3.3 Pyrolysis of quinoa stems and husks

As shown in Table 2, QS and QH were fed from the pyrolysis module hopper towards the carbonization chamber under steady-state conditions and without a bridging effect. The QS and QH were fed when the temperature at the inlet of the pyrolysis chamber was 400 C (thermocouple T6 in Figure 2). During the experiments, the mass flow of QS and QH was 30 kg/h and the residence time of the feedstock within the pyrolysis chamber was 15 min. As the feedstock is distributed along the pyrolysis chamber, the gases generated during the initial steps of devolatilization are dragged by the PGB (number 15 in Figure 2), from the pyrolysis chamber towards the combustion chamber. Accordingly, the thermal energy required by the pyrolysis process is supplied by the hot gases generated from the combustion of pyrolysis gases and the combustion of biomass fuel in the HBP, that is, a co-combustion condition.
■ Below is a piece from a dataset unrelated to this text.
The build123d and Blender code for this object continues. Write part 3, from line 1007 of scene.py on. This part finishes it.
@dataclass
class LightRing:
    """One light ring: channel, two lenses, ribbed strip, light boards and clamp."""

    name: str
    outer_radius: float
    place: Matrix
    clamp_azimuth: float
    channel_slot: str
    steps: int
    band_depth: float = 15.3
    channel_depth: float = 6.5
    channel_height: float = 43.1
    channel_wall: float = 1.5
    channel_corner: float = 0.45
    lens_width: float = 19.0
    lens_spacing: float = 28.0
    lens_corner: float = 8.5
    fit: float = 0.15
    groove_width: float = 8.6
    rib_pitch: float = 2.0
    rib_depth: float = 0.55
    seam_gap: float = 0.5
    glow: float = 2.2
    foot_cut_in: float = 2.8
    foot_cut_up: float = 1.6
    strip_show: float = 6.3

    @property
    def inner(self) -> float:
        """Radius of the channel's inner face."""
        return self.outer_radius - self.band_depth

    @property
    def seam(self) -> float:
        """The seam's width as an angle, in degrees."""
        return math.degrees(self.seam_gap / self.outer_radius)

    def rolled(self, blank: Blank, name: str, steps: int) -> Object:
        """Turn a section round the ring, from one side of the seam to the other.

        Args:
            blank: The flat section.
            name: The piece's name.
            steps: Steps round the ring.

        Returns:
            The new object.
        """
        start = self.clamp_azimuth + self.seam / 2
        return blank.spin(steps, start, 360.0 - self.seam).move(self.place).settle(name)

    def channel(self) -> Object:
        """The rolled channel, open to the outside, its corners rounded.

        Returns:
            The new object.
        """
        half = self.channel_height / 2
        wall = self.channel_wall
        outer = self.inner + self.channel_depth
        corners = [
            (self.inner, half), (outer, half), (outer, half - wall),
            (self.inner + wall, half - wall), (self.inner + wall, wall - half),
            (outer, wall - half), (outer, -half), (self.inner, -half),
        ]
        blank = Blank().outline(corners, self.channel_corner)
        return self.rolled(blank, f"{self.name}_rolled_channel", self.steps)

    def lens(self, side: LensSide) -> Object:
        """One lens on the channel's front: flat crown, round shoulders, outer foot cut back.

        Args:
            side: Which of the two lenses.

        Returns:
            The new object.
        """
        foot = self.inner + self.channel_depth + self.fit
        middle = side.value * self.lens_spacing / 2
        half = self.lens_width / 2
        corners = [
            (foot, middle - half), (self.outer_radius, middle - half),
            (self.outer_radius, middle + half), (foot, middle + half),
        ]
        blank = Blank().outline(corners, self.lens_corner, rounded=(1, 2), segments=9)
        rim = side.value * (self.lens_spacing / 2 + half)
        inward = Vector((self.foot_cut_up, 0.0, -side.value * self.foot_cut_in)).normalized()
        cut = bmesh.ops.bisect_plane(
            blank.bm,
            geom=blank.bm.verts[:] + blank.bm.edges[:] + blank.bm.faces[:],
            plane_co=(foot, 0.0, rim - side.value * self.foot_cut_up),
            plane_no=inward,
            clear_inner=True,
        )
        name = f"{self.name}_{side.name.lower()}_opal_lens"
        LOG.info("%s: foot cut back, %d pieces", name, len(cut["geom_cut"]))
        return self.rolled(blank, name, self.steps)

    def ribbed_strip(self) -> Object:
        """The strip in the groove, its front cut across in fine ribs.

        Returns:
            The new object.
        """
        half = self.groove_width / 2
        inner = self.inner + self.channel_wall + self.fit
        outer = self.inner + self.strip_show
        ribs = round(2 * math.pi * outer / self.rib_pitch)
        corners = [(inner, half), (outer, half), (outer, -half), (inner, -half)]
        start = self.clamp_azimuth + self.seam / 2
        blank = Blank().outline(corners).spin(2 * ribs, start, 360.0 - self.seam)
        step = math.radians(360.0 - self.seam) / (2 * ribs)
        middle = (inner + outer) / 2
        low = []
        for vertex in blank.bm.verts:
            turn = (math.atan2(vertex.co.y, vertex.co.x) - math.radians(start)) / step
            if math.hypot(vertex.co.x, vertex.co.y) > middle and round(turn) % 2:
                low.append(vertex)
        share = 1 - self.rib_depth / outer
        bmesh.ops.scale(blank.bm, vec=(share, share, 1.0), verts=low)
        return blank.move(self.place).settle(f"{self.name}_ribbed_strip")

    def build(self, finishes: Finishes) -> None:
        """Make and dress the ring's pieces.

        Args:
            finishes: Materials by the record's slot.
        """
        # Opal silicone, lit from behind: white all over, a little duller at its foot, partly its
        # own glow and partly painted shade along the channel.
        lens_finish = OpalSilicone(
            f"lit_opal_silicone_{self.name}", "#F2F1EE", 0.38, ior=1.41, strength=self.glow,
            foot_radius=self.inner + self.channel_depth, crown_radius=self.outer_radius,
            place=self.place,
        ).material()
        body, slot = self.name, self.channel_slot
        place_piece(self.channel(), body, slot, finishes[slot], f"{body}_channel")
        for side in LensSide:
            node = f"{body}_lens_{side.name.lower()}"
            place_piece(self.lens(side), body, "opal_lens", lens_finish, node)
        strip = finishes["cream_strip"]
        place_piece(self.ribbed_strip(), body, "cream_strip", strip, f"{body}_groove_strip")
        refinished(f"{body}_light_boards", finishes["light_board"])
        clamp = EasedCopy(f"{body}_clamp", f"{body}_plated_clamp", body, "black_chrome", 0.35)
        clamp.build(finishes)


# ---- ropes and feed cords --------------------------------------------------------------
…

During the pyrolysis of palm oil kernel shells, it is possible to shift from this co-combustion stage to an auto-thermal condition in which the thermal energy required by the pyrolysis process is supplied exclusively by the combustion of the pyrolysis gases (Heredia Salgado et al., 2020). To shift from the co-combustion stage towards the auto-thermal operation mode, the thermal power output of the HBP is decreased progressively as the temperature in the combustion chamber increases due to the increase in the yield of pyrolysis gas. Nonetheless, during the co-combustion stage corresponding to the experiments with QS and QH, although there is a steady flame front in the PGB, the progressive decrease of the PGB thermal power output caused a decrease in the temperatures of the combustion (thermocouples T1, T2 and T3 in Figure 2) and pyrolysis chambers (thermocouples T5, T6 and T7 in Figure 2). Consequently, the pyrolysis process was not maintained under steady-state conditions and the flame front of the PGB was extinguished 10 min after turning off the HBP.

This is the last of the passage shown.